**WHAT YOU WILL DO:**
Only the lines from the one containing "for index in" down to the one containing "from mathutils import" should be printed, exactly as they stand, ends included.

**DATA SEGMENT:**
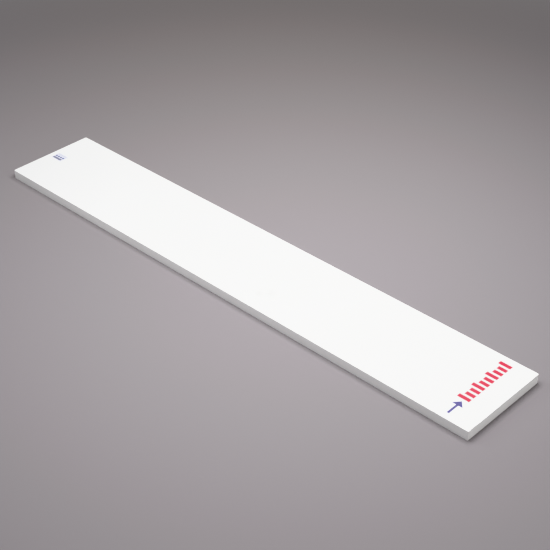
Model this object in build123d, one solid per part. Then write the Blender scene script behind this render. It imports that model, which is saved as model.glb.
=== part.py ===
"""Long-jump and triple-jump take-off board, in millimetres.

A core of five edge-glued timber staves lies sealed inside a white elastomer shell. Eight threaded
inserts in the underside take the screws that hold the board down in its tray, and applied film
marks lie on the top. Nothing on the board moves.

Frame: origin at the centre of the underside, +X along the board towards its marked end, +Y across
the board in the direction of the run-up, +Z up.
"""

import os

from build123d import *

# Board
BOARD_LENGTH = 1220.0
BOARD_WIDTH = 200.0
BOARD_THICKNESS = 20.0
CORNER_RADIUS = 2.0  # upright edges at the four corners
ARRIS_RADIUS = 0.5  # edges round the top and the underside
SHELL_THICKNESS = 1.0

# Timber core
STAVE_COUNT = 5
CORE_LENGTH = BOARD_LENGTH - 2 * SHELL_THICKNESS
CORE_WIDTH = BOARD_WIDTH - 2 * SHELL_THICKNESS
CORE_LOW = SHELL_THICKNESS
CORE_HIGH = BOARD_THICKNESS - SHELL_THICKNESS
STAVE_WIDTH = CORE_WIDTH / STAVE_COUNT
TONGUE_THICKNESS = 6.0
TONGUE_DEPTH = 5.0
GLUE_FILM = 0.05  # room for glue on each cheek of a tongue
GROOVE_FLOOR_GAP = 0.4  # room for glue past a tongue's end

# Flanged threaded inserts, for M8 screws
INSERT_PITCH_X = 360.0
INSERTS_ALONG = 4
INSERT_SPACING_Y = 160.0
INSERT_LENGTH = 12.0
FLANGE_RADIUS = 9.0
FLANGE_THICKNESS = SHELL_THICKNESS  # the flange closes the cut in the shell
INSERT_ROOT_RADIUS = 5.75
INSERT_CREST_RADIUS = 6.75
INSERT_BORE_RADIUS = 3.4  # tapping size of the M8 thread
RIB_COUNT = 4
RIB_PITCH = 2.5
RIB_BASE = 1.6
FIRST_RIB_HEIGHT = 2.8
HEX_ACROSS_FLATS = 8.0
HEX_DEPTH = 4.0
INSERT_SEAT_GAP = 0.05
DRILL_RUN_ON = 1.5  # the drilled hole past the insert's end

# Film marks on the top
FILM_THICKNESS = 0.15
FILM_CORNER_RADIUS = 0.6
TICKS = 10
TICK_WIDTH = 8.0
TICK_PITCH = 13.0
TICK_LOW_Y = -41.0
TICK_LOW_X = 548.0
TICK_HIGH_X = 567.0
LONG_TICK_EVERY = 3  # the first tick and every third one after it are long
LONG_TICK_EXTRA = 6.0  # how much further a long tick runs towards -X
ARROW_CENTRE_X = 557.0
ARROW_TAIL_Y = -86.0
ARROW_TIP_Y = -47.0
ARROW_HEAD_LENGTH = 13.0
ARROW_HEAD_WIDTH = 22.0
ARROW_SHAFT_WIDTH = 4.5
LABEL_CENTRE_X = -582.0
LABEL_CENTRE_Y = 3.0
LABEL_LENGTH = 34.0
LABEL_WIDTH = 24.0
LABEL_CORNER_RADIUS = 1.5
PRINT_THICKNESS = 0.1
PRINT_LENGTH = 27.0
PRINT_BAR_WIDTH = 6.0
PRINT_BAR_MARGIN = 2.4  # margins are measured from the label's -Y edge
PRINT_BLOCKS = 4
PRINT_BLOCK_LENGTH = 5.2
PRINT_BLOCK_WIDTH = 5.5
PRINT_BLOCK_MARGIN = 10.0
PRINT_RULE_WIDTH = 1.2
PRINT_RULE_MARGINS = (17.6, 20.4)

FROM_UNDERSIDE = (Align.CENTER, Align.CENTER, Align.MIN)


def span_box(x_span, y_span, z_span):
    """A box from its low and high values along each axis."""
    spans = (x_span, y_span, z_span)
    sizes = [high - low for low, high in spans]
    centre = [(low + high) / 2 for low, high in spans]
    return Pos(*centre) * Box(*sizes)


def board_block(inset, arris_radius=0.0):
    """The board's outline moved in by inset on every side, with rounded corners and arrises."""
    block = span_box(
        (-BOARD_LENGTH / 2 + inset, BOARD_LENGTH / 2 - inset),
        (-BOARD_WIDTH / 2 + inset, BOARD_WIDTH / 2 - inset),
        (inset, BOARD_THICKNESS - inset),
    )
    block = fillet(block.edges().filter_by(Axis.Z), CORNER_RADIUS - inset)
    if arris_radius > 0:
        block = fillet(block.faces().filter_by(Axis.Z).edges(), arris_radius)
    return block


def insert_places():
    """Centres of the threaded inserts on the underside."""
    first_x = -INSERT_PITCH_X * (INSERTS_ALONG - 1) / 2
    return [
        (first_x + column * INSERT_PITCH_X, side * INSERT_SPACING_Y / 2)
        for column in range(INSERTS_ALONG)
        for side in (-1, 1)
    ]


def insert_barrel(gap):
    """An insert's flange and ribbed outside, enlarged by gap, as one solid turned about Z."""
    root = INSERT_ROOT_RADIUS + gap
    crest = INSERT_CREST_RADIUS + gap
    flange = FLANGE_RADIUS + gap
    outline = [(0, 0), (flange, 0), (flange, FLANGE_THICKNESS), (root, FLANGE_THICKNESS)]
    for rib in range(RIB_COUNT):
        middle = FIRST_RIB_HEIGHT + rib * RIB_PITCH
        outline += [
            (root, middle - RIB_BASE / 2 - gap),
            (crest, middle),
            (root, middle + RIB_BASE / 2 + gap),
        ]
    outline += [(root, INSERT_LENGTH + gap), (0, INSERT_LENGTH + gap)]
    section = make_face(Plane.XZ * Polyline(*outline, close=True))
    return revolve(section, Axis.Z)


def threaded_insert():
    """A flanged insert with its screw bore and a hexagon socket in the mouth to drive it."""
    bore = Cylinder(INSERT_BORE_RADIUS, INSERT_LENGTH, align=FROM_UNDERSIDE)
    hexagon = RegularPolygon(HEX_ACROSS_FLATS / 2, 6, major_radius=False)
    return insert_barrel(0) - bore - extrude(hexagon, HEX_DEPTH)


def insert_seat():
    """What is cut away for one insert, with the drill's run-on past the insert's end."""
    drilled = Cylinder(INSERT_ROOT_RADIUS, INSERT_LENGTH + DRILL_RUN_ON, align=FROM_UNDERSIDE)
    return insert_barrel(INSERT_SEAT_GAP) + drilled


def core_stave(index, core, seats):
    """One stave: a groove in its -Y edge and a tongue on its +Y edge, where it has a neighbour."""
    low_y = -CORE_WIDTH / 2 + index * STAVE_WIDTH
    high_y = low_y + STAVE_WIDTH
    middle = (CORE_LOW + CORE_HIGH) / 2
    whole_x = (-CORE_LENGTH / 2, CORE_LENGTH / 2)
    half_tongue = TONGUE_THICKNESS / 2
    half_groove = half_tongue + GLUE_FILM
    stave = core & span_box(whole_x, (low_y, high_y), (CORE_LOW, CORE_HIGH))
    if index < STAVE_COUNT - 1:
        tongue_y = (high_y, high_y + TONGUE_DEPTH)
        stave += span_box(whole_x, tongue_y, (middle - half_tongue, middle + half_tongue))
    if index > 0:
        groove_y = (low_y, low_y + TONGUE_DEPTH + GROOVE_FLOOR_GAP)
        stave -= span_box(whole_x, groove_y, (middle - half_groove, middle + half_groove))
    for (x, y), seat in seats:
        if low_y < y < high_y:
            stave -= seat
    return stave


def white_shell(core, seats):
    """The sprayed shell that wraps the whole core, open only at the inserts."""
    shell = board_block(0, ARRIS_RADIUS) - core
    for _, seat in seats:
        shell -= seat
    return shell


def film(outline_points):
    """A piece of film on the top face, cut with slightly rounded corners."""
    outline = make_face(Polyline(*outline_points, close=True))
    outline = fillet(outline.vertices(), FILM_CORNER_RADIUS)
    return extrude(Pos(0, 0, BOARD_THICKNESS) * outline, FILM_THICKNESS)


def direction_arrow():
    """An arrow that points along +Y, the way the athlete runs."""
    neck_y = ARROW_TIP_Y - ARROW_HEAD_LENGTH
    half_head = ARROW_HEAD_WIDTH / 2
    half_shaft = ARROW_SHAFT_WIDTH / 2
    outline = [
        (ARROW_CENTRE_X - half_shaft, ARROW_TAIL_Y),
        (ARROW_CENTRE_X + half_shaft, ARROW_TAIL_Y),
        (ARROW_CENTRE_X + half_shaft, neck_y),
        (ARROW_CENTRE_X + half_head, neck_y),
        (ARROW_CENTRE_X, ARROW_TIP_Y),
        (ARROW_CENTRE_X - half_head, neck_y),
        (ARROW_CENTRE_X - half_shaft, neck_y),
    ]
    return film(outline)


def tick_marks():
    """A row of short and long ticks across the board, like a rule's."""
    ticks = []
    for tick in range(TICKS):
        low_x = TICK_LOW_X - (LONG_TICK_EXTRA if tick % LONG_TICK_EVERY == 0 else 0)
        low_y = TICK_LOW_Y + tick * TICK_PITCH
        high_y = low_y + TICK_WIDTH
        ticks.append(
            film([(low_x, low_y), (TICK_HIGH_X, low_y), (TICK_HIGH_X, high_y), (low_x, high_y)])
        )
    return Compound(children=ticks)


def inspection_label():
    """The plain film label near the unmarked end."""
    outline = RectangleRounded(LABEL_LENGTH, LABEL_WIDTH, LABEL_CORNER_RADIUS)
    place = Pos(LABEL_CENTRE_X, LABEL_CENTRE_Y, BOARD_THICKNESS)
    return extrude(place * outline, FILM_THICKNESS)


def label_print():
    """Raised ink on the label: a broad bar, a row of blocks and two fine rules."""
    low_x = LABEL_CENTRE_X - PRINT_LENGTH / 2
    edge_y = LABEL_CENTRE_Y - LABEL_WIDTH / 2
    low_z = BOARD_THICKNESS + FILM_THICKNESS

    def ink(offset_x, length, margin, width):
        return span_box(
            (low_x + offset_x, low_x + offset_x + length),
            (edge_y + margin, edge_y + margin + width),
            (low_z, low_z + PRINT_THICKNESS),
        )

    prints = [ink(0, PRINT_LENGTH, PRINT_BAR_MARGIN, PRINT_BAR_WIDTH)]
    block_pitch = (PRINT_LENGTH - PRINT_BLOCK_LENGTH) / (PRINT_BLOCKS - 1)
    for block in range(PRINT_BLOCKS):
        offset_x = block * block_pitch
        prints.append(ink(offset_x, PRINT_BLOCK_LENGTH, PRINT_BLOCK_MARGIN, PRINT_BLOCK_WIDTH))
    for margin in PRINT_RULE_MARGINS:
        prints.append(ink(0, PRINT_LENGTH, margin, PRINT_RULE_WIDTH))
    return Compound(children=prints)


def main():
    """Builds every piece and writes one STEP file for each node."""
    os.makedirs("parts", exist_ok=True)
    core = board_block(SHELL_THICKNESS)
    seats = [((x, y), Pos(x, y, 0) * insert_seat()) for x, y in insert_places()]
    pieces = {
        "white_shell": white_shell(core, seats),
        "direction_arrow": direction_arrow(),
        "tick_marks": tick_marks(),
        "inspection_label": inspection_label(),
        "label_print": label_print(),
    }
    for index in range(STAVE_COUNT):
        pieces[f"core_stave_{index + 1}"] = core_stave(index, core, seats)
    for number, (x, y) in enumerate(insert_places(), start=1):
        pieces[f"threaded_insert_{number}"] = Pos(x, y, 0) * threaded_insert()
    for name, piece in pieces.items():
        export_step(piece, f"parts/{name}.step")


main()
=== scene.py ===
"""Looks of a jump take-off board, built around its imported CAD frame.

The board is a laminated timber core sealed in a sprayed white elastomer skin, with film marks on
its running face and flanged threaded inserts in its underside. Lengths are in metres, in the CAD
frame: origin at the centre of the underside, +X along the board towards its marked end, +Y the
way the athlete runs, +Z up.
"""

import logging
import math
from collections.abc import Iterable
from dataclasses import dataclass
from enum import Enum
from typing import Any

import bmesh
import bpy
import numpy as np
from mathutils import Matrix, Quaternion, Vector


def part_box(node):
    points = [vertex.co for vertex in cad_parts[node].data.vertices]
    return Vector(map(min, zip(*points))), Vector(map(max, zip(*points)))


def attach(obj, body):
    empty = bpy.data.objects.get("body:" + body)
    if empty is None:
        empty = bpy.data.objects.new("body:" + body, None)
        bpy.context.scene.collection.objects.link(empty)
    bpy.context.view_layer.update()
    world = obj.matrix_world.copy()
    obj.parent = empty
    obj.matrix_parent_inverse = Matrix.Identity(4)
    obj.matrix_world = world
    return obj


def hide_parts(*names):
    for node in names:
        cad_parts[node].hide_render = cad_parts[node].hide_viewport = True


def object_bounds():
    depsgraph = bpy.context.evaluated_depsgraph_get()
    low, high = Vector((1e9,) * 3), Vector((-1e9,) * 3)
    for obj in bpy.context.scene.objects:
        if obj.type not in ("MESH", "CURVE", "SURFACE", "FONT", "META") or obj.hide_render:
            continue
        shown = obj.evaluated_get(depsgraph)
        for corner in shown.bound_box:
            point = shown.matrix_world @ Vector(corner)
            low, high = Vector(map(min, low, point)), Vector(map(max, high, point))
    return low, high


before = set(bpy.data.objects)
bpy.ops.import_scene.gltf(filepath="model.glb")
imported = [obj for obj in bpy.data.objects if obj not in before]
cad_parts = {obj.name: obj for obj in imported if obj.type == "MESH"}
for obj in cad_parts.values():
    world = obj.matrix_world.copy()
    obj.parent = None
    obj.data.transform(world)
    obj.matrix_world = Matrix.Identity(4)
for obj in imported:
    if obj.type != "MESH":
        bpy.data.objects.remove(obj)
CAD_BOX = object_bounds()

MM = 0.001
BODY = "root"
LOG = logging.getLogger("take_off_board")

Colour = tuple[float, float, float, float]


# Shared helpers


def linear(srgb: str) -> Colour:
    """Turns an sRGB hex colour into the linear one that shaders take.

    Args:
        srgb: The colour, such as "#F2F2F0".

    Returns:
        Linear red, green and blue, and an alpha of 1.
    """
    parts = [int(srgb[i : i + 2], 16) / 255 for i in (1, 3, 5)]
    red, green, blue = (
        part / 12.92 if part <= 0.04045 else ((part + 0.055) / 1.055) ** 2.4 for part in parts
    )
    return (red, green, blue, 1.0)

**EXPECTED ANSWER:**
    for index in range(STAVE_COUNT):
        pieces[f"core_stave_{index + 1}"] = core_stave(index, core, seats)
    for number, (x, y) in enumerate(insert_places(), start=1):
        pieces[f"threaded_insert_{number}"] = Pos(x, y, 0) * threaded_insert()
    for name, piece in pieces.items():
        export_step(piece, f"parts/{name}.step")


main()
=== scene.py ===
"""Looks of a jump take-off board, built around its imported CAD frame.

The board is a laminated timber core sealed in a sprayed white elastomer skin, with film marks on
its running face and flanged threaded inserts in its underside. Lengths are in metres, in the CAD
frame: origin at the centre of the underside, +X along the board towards its marked end, +Y the
way the athlete runs, +Z up.
"""

import logging
import math
from collections.abc import Iterable
from dataclasses import dataclass
from enum import Enum
from typing import Any

import bmesh
import bpy
import numpy as np
from mathutils import Matrix, Quaternion, Vector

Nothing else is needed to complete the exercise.